Cannot the Deputy see that the problem is not the same? He is talking about turf in Kildare, where the turf banks are owned by small men——

I suggested before the Minister came into the House that he is not going to get a big increase in the production of turf from the people who have farms, and who previously produced turf by their family labour, because the farmer who produced turf previously by his family labour, and who is still the owner of a farm in areas which I know, where there is increased production of other commodities on his farm, will have to look after his farm, and cannot give up farming activities for the next three or four months.

The Deputy is shifting from the question of profiteering.

I am not going to refuse to give an answer to any straight question on this matter which the Minister puts to me. I hope I am not wasting his time in asking him to listen to my suggestions. I do not want, and I am sure the Minister does not want, to see an excessive price charged for turf to the poor people of Dublin during the coming winter.

The relationship, as far as I can see, between the best turf and coal is two to one.

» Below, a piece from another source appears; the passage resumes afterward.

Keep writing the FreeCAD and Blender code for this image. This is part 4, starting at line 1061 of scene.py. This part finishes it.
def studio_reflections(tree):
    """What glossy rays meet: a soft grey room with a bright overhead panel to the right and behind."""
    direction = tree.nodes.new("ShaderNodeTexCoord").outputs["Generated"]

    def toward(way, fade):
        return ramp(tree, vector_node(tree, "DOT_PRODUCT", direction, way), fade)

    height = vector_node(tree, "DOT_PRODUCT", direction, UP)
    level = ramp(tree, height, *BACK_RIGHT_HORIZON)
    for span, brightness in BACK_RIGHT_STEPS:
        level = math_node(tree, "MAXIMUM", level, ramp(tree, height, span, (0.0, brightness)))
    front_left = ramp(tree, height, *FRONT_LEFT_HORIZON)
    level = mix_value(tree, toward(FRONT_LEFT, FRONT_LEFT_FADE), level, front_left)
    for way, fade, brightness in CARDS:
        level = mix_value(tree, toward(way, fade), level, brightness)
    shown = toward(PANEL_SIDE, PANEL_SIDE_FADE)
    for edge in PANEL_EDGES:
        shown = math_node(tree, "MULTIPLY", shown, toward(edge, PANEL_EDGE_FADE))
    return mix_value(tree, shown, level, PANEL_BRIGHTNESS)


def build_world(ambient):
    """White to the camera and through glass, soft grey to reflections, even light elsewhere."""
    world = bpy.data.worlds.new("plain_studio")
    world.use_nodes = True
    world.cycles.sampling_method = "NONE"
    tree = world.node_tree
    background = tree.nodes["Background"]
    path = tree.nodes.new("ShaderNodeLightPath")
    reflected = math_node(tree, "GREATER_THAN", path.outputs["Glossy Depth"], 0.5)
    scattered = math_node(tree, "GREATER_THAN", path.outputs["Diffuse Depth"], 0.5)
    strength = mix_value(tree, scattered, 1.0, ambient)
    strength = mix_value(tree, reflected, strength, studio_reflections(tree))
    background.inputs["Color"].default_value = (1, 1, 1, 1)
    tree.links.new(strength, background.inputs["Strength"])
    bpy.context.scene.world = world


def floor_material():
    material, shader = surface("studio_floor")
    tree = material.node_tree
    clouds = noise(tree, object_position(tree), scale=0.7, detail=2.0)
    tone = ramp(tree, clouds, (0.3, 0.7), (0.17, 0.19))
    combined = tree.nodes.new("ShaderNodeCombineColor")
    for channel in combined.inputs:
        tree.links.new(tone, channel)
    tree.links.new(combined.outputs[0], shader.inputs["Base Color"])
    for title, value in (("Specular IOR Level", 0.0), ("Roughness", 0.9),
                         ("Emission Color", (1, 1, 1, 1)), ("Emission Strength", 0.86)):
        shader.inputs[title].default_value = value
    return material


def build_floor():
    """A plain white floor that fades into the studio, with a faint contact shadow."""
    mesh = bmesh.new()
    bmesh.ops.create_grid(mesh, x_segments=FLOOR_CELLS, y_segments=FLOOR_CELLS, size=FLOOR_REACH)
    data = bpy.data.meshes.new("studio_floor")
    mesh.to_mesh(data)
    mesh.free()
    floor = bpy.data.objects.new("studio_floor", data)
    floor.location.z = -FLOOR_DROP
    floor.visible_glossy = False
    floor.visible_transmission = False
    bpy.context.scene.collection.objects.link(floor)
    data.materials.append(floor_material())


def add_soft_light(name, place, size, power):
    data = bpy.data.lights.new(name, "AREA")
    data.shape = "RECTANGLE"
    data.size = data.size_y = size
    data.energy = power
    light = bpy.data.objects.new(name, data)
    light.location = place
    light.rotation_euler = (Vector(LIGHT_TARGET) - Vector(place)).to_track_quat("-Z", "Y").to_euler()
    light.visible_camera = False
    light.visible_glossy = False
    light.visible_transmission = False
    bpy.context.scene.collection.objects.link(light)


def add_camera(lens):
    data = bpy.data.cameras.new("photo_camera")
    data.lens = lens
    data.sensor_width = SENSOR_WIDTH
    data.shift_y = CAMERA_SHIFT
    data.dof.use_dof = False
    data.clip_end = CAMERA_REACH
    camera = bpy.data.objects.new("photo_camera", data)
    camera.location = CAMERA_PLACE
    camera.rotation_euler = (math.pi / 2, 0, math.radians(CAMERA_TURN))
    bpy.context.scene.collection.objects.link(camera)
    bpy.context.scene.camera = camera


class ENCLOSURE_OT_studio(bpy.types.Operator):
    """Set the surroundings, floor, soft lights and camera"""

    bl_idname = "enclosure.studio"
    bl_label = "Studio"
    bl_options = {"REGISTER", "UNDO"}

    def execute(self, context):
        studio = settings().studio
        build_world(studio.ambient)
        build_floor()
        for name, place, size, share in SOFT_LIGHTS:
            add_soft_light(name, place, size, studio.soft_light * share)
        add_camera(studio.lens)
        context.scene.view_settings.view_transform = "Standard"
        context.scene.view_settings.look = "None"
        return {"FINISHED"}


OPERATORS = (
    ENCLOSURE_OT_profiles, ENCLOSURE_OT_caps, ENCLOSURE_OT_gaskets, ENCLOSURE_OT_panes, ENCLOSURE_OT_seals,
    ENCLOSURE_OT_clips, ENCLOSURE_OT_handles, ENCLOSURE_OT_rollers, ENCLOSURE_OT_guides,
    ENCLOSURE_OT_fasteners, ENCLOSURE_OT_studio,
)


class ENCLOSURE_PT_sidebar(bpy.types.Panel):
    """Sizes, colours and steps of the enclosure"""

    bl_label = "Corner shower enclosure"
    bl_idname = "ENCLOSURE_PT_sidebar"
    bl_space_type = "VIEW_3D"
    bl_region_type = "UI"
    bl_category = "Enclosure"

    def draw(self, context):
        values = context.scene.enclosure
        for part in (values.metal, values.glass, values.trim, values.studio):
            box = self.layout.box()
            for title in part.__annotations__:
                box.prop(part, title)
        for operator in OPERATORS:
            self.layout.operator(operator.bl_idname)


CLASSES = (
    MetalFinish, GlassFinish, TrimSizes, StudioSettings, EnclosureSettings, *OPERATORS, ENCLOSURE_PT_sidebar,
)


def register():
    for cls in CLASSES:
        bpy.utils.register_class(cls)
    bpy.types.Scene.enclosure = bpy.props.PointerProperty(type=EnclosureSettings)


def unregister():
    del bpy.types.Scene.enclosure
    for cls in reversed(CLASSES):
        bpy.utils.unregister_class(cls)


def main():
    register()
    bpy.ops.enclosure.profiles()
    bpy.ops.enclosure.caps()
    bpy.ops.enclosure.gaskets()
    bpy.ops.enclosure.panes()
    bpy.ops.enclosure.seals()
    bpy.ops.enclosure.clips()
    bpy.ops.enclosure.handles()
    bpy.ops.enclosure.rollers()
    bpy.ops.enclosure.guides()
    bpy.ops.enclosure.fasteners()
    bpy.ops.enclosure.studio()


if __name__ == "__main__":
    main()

We want to see the turf produced.

And the Minister can have my assurance of the wholehearted support of everybody sitting on these benches, and of everybody on whom we can exercise any influence, in getting the greatest possible amount of turf produced this year, and I do suggest to his colleague, the Minister for Finance, that if that is to be done there must be some central controlling organisation. In order to get the turf cut as quickly as possible, we will have to organise the unemployed in this country, the men who want a weekly wage to maintain themselves and their families, and put them under the charge of somebody who will employ them on the cutting of more turf.

I move to report progress.

Progress reported. The Committee to sit again on Wednesday, 14th May.
The Dáil adjourned at 10.30 p.m. until 3 p.m. on Wednesday, 14th May, 1941.